US lawmakers say ‘yea’ to crucial debt deal
The House of Representatives has voted 269 to 161 to approve the debt- limit bill which was worked out by President Barack Obama and congressional leaders. The bill will now go to the Senate, the upper chamber of the US Congress, which is to vote on Tuesday.
The debt agreement will lead to at least US$2.4 trillion of cuts in federal spending over a period of 10 years, allowing American borrowing to continue.
The crucial vote was attended by Arizona Congresswoman Gabrielle Giffords, who was shot in the head in the Tucson massacre in January. The lawmakers applauded as Giffords unexpectedly appeared in the House.
The worst has been averted. It’s a step in the right direction, says Patrick Chovanec, professor at Tsinghua University’s School of Economics and Management in Beijing.
“It does take the US a significant step towards fiscal responsibility.”
The partisan bickering took the debate over raising the debt ceiling close to the August 2 deadline, sparking fears about the future of the world’s leading economy.
“In the long run the concrete results are actually going to be more important than the disruptive process,” notes Chovanec.
The professor explains that there is great debate and a lot of disagreement inside the United States on the issue. There are people who want smaller government and less tax and there are people who think that the government needs to step forward and take a more active role in the economy and tax the wealthy.
This debate about the debt deal is not so much about the role of corporations as about the role of grassroots voters across the country, he observes.
“What was driving this was the feelings of different people throughout the US and the big difference of opinion between them.”
According to Professor Chovanec, there is still a possibility of a downgrade of US debt because this compromise has not reached the level of saving US$3-4 trillion that some of the rating agencies said they wanted to see in order to avoid a downgrade.
“There still is some uncertainly.”
Chovanec claims that in order to turn the economy around the US government needs to cut spending and raise taxes.

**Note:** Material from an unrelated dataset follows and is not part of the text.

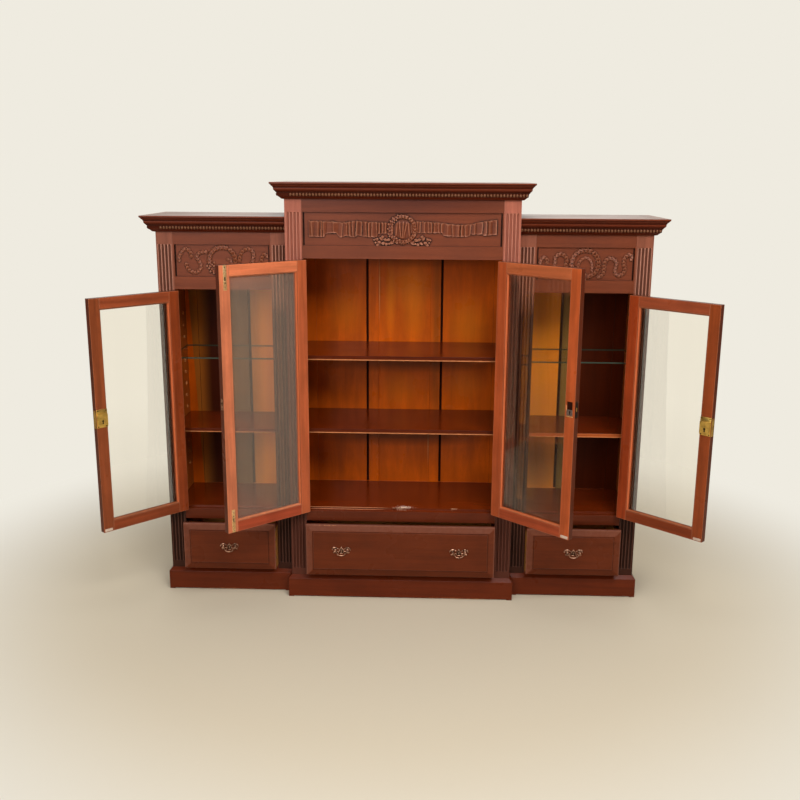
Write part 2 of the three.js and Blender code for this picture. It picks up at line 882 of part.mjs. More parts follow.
// A hinge's fixed leaf lies in the gap beside the pilaster, with its pin and two end knuckles
function hinges(label, hand, pinX, pinY, bay) {
  const rows = [
    ["lower", bay.doorLow + hingeInset],
    ["upper", bay.doorTop - hingeInset],
  ];
  for (const [place, level] of rows) {
    const low = level - hingeLength / 2;
    const high = level + hingeLength / 2;
    const wall = pinX + hand * (hingeGap / 2 - seat);
    const inner = wall - hand * leafThick;
    const leafFront = pinY + knuckleRadius + seat;
    let hinge = block(wall, inner, leafFront, pinY + pinOut + leafDepth, low, high);
    const at = (z) => new THREE.Vector3(pinX, pinY, z);
    hinge = hinge.add(rod(hingePinRadius, knuckleSides, at(low), at(high)));
    const split = middleKnuckle / 2 + seat;
    for (const [from, to] of [
      [low, level - split],
      [level + split, high],
    ]) {
      hinge = hinge.add(rod(knuckleRadius, knuckleSides, at(from), at(to)));
      hinge = hinge.add(block(wall, inner, pinY, leafFront + overrun, from, to));
    }
    addNode(`${label}_${place}_hinge`, hinge, brass);
  }
}

function makeDoors() {
  const specs = [
    { label: "left_wing", hand: -1, edge: wingOuterEdge, face: wingFace, far: wingDoorFar, bay: wing,
      open: leftWingAngle, lockLevel: wingLockLevel, hasBolt: true },
    { label: "left_centre", hand: -1, edge: centreEdge, face: centreFace, far: centreDoorFar, bay: centre,
      open: leftCentreAngle, strikeLevel: centreLockLevel },
    { label: "right_centre", hand: 1, edge: centreEdge, face: centreFace, far: centreDoorFar, bay: centre,
      open: rightCentreAngle, lockLevel: centreLockLevel, hasBolt: true },
    { label: "right_wing", hand: 1, edge: wingOuterEdge, face: wingFace, far: wingDoorFar, bay: wing,
      open: rightWingAngle, lockLevel: wingLockLevel, hasBolt: true },
  ];
  for (const spec of specs) {
    const pinX = spec.hand * (spec.edge - hingeGap / 2);
    const pinY = spec.face - pinOut;
    doorParts({ ...spec, pinX, pinY });
    hinges(spec.label, spec.hand, pinX, pinY, spec.bay);
  }
}

// Drawers: a front with a raised field, in one glued piece with its dovetailed box
function raisedFront(x0, x1, z0, z1, face) {
  const positions = [];
  for (const [inset, y] of [
    [0, face + frontThick],
    [0, face + bevelDepth],
    [bevelWidth, face],
  ]) {
    positions.push(x0 + inset, y, z0 + inset, x1 - inset, y, z0 + inset);
    positions.push(x1 - inset, y, z1 - inset, x0 + inset, y, z1 - inset);
  }
  const indices = [0, 1, 2, 0, 2, 3, 8, 10, 9, 8, 11, 10];
  for (const ring of [0, 4]) {
    for (let i = 0; i < 4; i += 1) {
      const a = ring + i;
      const b = ring + ((i + 1) % 4);
      indices.push(a, a + 4, b + 4, a, b + 4, b);
    }
  }
  const geometry = new THREE.BufferGeometry();
  geometry.setAttribute("position", new THREE.Float32BufferAttribute(positions, 3));
  geometry.setIndex(indices);
  return solidOf(geometry);
}

function drawer(name, x0, x1, face, bay, pull, pullPlaces) {
  const front = face - pull;
  const low = drawerLevel + seat;
  const top = bay.railLow - drawerGap;
  const back = insideBack - drawerBackGap - pull;
  const rim = top - drawerRimDrop;
  const root = front + frontThick - overrun;
  let body = raisedFront(x0, x1, low, top, front);
  body = body.add(block(x0, x1, root, back, low, rim));
  const inside = [x0 + drawerWall, x1 - drawerWall, front + frontThick, back - drawerWall];
  body = body.subtract(block(...inside, low + bottomLift + drawerBottom, rim + overrun));
  body = body.subtract(block(...inside, low - overrun, low + bottomLift));
  addNode(name, body, wood);
  pullPlaces.forEach(([label, x]) => pullAt(label, x, front, (low + top) / 2));
}

// The brass pull at one place on a drawer front
function pullAt(label, x, front, level) {
  const plateBack = front - seat;
  const outline = [
    ...plateShares,
    ...plateShares.slice(1, -1).reverse().map(([outShare, upShare]) => [-outShare, upShare]),
  ];
  const shape = new THREE.Shape(
    outline.map(
      ([outShare, upShare]) =>
        new THREE.Vector2(outShare * plateHalfWidth, upShare * plateHalfHeight),
    ),
  );
  const sheet = new THREE.ExtrudeGeometry(shape, { depth: plateThick, bevelEnabled: false });
  sheet.rotateX(Math.PI / 2).translate(x, plateBack, level);
  let plate = solidOf(sheet);
  const axisY = plateBack - plateThick - postLength + postRadius;
  const axisZ = level + postLevel;
  for (const side of [-1, 1]) {
    const postX = x + (side * postSpread) / 2;
    const foot = new THREE.Vector3(postX, plateBack - plateThick / 2, axisZ);
    const head = new THREE.Vector3(postX, plateBack - plateThick - postLength, axisZ);
    plate = plate.add(rod(postRadius, postSides, foot, head));
    const from = new THREE.Vector3(postX - postRadius - overrun, axisY, axisZ);
    const to = new THREE.Vector3(postX + postRadius + overrun, axisY, axisZ);
    plate = plate.subtract(rod(bailBore, postSides, from, to));
  }
  addNode(`${label}_pull_plate`, plate, agedBrass);

  const half = bailShares.map(
    ([flareShare, dropShare]) =>
      new THREE.Vector3(
        x + postSpread / 2 + flareShare * bailFlare,
        axisY,
        axisZ - dropShare * bailDrop,
      ),
  );
  const start = new THREE.Vector3(x + postSpread / 2 - postRadius / 2, axisY, axisZ);
  const right = [start, ...half];
  const left = right.map((point) => new THREE.Vector3(x - (point.x - x), point.y, point.z));
  const path = new THREE.CatmullRomCurve3([...right, ...left.reverse()], false, "catmullrom", 0.5);
  addNode(`${label}_bail`, tube(bailRadius, bailSides, path, bailSteps), agedBrass);
}

function makeDrawers() {
  const half = centreEdge - drawerGap;
  const spread = pullSpread / 2;
  const pulls = [
    ["centre_left", -spread],
    ["centre_right", spread],
  ];
  drawer("centre_drawer", -half, half, centreFace, centre, centreDrawerPull, pulls);
  for (const [side, label] of bothSides) {
    const limits = [side * (wingInnerEdge + drawerGap), side * (wingOuterEdge - drawerGap)];
    limits.sort((a, b) => a - b);
    const middle = (limits[0] + limits[1]) / 2;
    drawer(`${label}_drawer`, ...limits, wingFace, wing, wingDrawerPull, [[label, middle]]);
  }
}

makePlinth();
makeSides();
makePilasters();
makeFriezes();
makeCaps();
makeFloors();
makeBack();
makeShelves();
makeDoors();
makeDrawers();

export default bookcase;
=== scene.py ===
import math
from functools import partial

import bmesh
import bpy
import numpy as np
from mathutils import Matrix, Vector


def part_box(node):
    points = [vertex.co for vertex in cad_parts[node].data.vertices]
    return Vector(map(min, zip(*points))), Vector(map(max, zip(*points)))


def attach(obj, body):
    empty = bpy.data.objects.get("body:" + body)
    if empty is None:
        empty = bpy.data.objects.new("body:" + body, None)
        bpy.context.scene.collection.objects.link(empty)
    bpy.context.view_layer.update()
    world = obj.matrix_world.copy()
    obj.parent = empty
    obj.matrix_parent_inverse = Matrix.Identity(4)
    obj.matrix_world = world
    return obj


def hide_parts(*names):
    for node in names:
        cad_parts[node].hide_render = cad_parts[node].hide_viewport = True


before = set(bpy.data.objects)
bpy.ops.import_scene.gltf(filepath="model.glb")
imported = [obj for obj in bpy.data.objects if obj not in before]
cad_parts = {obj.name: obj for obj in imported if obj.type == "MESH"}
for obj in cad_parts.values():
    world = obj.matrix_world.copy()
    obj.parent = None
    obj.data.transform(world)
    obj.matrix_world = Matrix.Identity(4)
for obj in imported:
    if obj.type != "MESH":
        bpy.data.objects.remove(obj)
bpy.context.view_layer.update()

MM = 0.001

# Carcass: the same planes and levels as the model
CENTRE_HALF, WING_OUTER = 445.0, 954.0
CENTRE_FACE, WING_FACE, BACK = -376.0, -322.0, 10.0
CENTRE_TOP, WING_TOP = 1666.0, 1538.0
CENTRE_EDGE, WING_EDGE_IN, WING_EDGE_OUT = 381.0, 509.3, 890.0
BOARD, FACE_BOARD, SEAT = 20.0, 22.0, 0.3
# The sides stand on the plinth at STAND and, in the wings, reach up to WING_ROOF; the centre's end at BACK_SHEET
STAND, WING_ROOF, BACK_SHEET = 92.3, 1517.7, -2.3
# How far the columns of pin holes are from a bay's face, and from the back boards
PIN_FRONT, PIN_INSET = 76, 46
PIN_OUT, HINGE_GAP = 4.5, 3.0
# Faces on each of the six sides of a board whose edges are worn
CELLS = 9
DOOR_THICK, STILE, RAIL, SIGHT = 24.0, 48.0, 46.0, 6.0
INSIDE = PIN_OUT + DOOR_THICK
FAR_CENTRE, FAR_WING = 378.0, 377.7
# Each bay's face and levels: its floor, its opening's top, its frieze panel, its top, its shelf pins, and the
# lowest and highest pin hole
CENTRE = {"face": CENTRE_FACE, "floor": 377.0, "opening": 1383.0, "panel": (1432.0, 1556.0), "top": CENTRE_TOP,
          "pins": (980.7, 684.7), "holes": (470, 1290)}
WING = {"face": WING_FACE, "floor": 357.0, "opening": 1255.0, "panel": (1304.0, 1428.0), "top": WING_TOP,
        "pins": (969.7, 666.7), "holes": (450, 1170)}
DOORS = {
    "left_wing": dict(hand=-1, edge=WING_EDGE_OUT, far=FAR_WING, bay=WING, angle=133.0),
    "left_centre": dict(hand=-1, edge=CENTRE_EDGE, far=FAR_CENTRE, bay=CENTRE, angle=137.5),
    "right_centre": dict(hand=1, edge=CENTRE_EDGE, far=FAR_CENTRE, bay=CENTRE, angle=136.5),
    "right_wing": dict(hand=1, edge=WING_EDGE_OUT, far=FAR_WING, bay=WING, angle=136.0),
}


# ---------- materials ----------
def linear(code, factor=1.0):
    """An sRGB hex colour as the linear colour that shader sockets take, darkened or lightened by a factor."""
    share = [int(code[i : i + 2], 16) / 255 for i in (1, 3, 5)]
    plain = [c / 12.92 if c <= 0.04045 else ((c + 0.055) / 1.055) ** 2.4 for c in share]
    return (*[min(c * factor, 1.0) for c in plain], 1.0)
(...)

However, the ultimate solution to the problem is to get the economy growing again, he explains.And that means thinking about productivity. It means thinking about wise investments, both public and private. And it also means thinking about what kind of tax system really make sense
“In the end there are no victories,” says Jason Johnson, a professor of Political Science at Hiram College.
He doesn’t think any of the wrangling between the Republicans and the Democrats has helped the job situation in America.
According to Johnson the whole situation is Washington’s fault as it could have been solved months ago.
“No one wants to claim victory over a bill that no one is really happy with,” he points out.
He adds that nobody is going to celebrate this bill, but there will be people saying “let’s move forward and try to get other policies through before the end of the year.”
Moreover, he predicts the debt deal will have a huge impact on the 2012 presidential campaign, but he believes that despite the fact that President Barack Obama has the lowest approval rate he has ever had, he can still recover if he can reassert his leadership and do something about the economy.
“The president has got to do something to re-inspire the public,” Johnson concludes.
The raising of the borrowing ceiling may deflate some of the immediate tension, but there is still great concern over America’s inability to deal with its overflowing debt, says Joseph Cheng, professor of political science at the City University of Hong Kong.
“The Obama administration certainly has been weakened. The major concern is that the whole international financial community is disappointed with the fact that the lowering of the long-term debt has not been resolved,” he told RT.
“Rating agencies earlier demanded a reduction of the long-term debt over a period of ten years by the amount of $4 trillion and now we see only a reduction of $2.4 trillion. It is also expected that deficit will amount to about $1 trillion next year – about 7.5 per cent of the GDP of the United States. So there is a certain loss of confidence in the United States that it cannot have the political will and the political consensus to seriously deal with the long-term debt issue,” he added.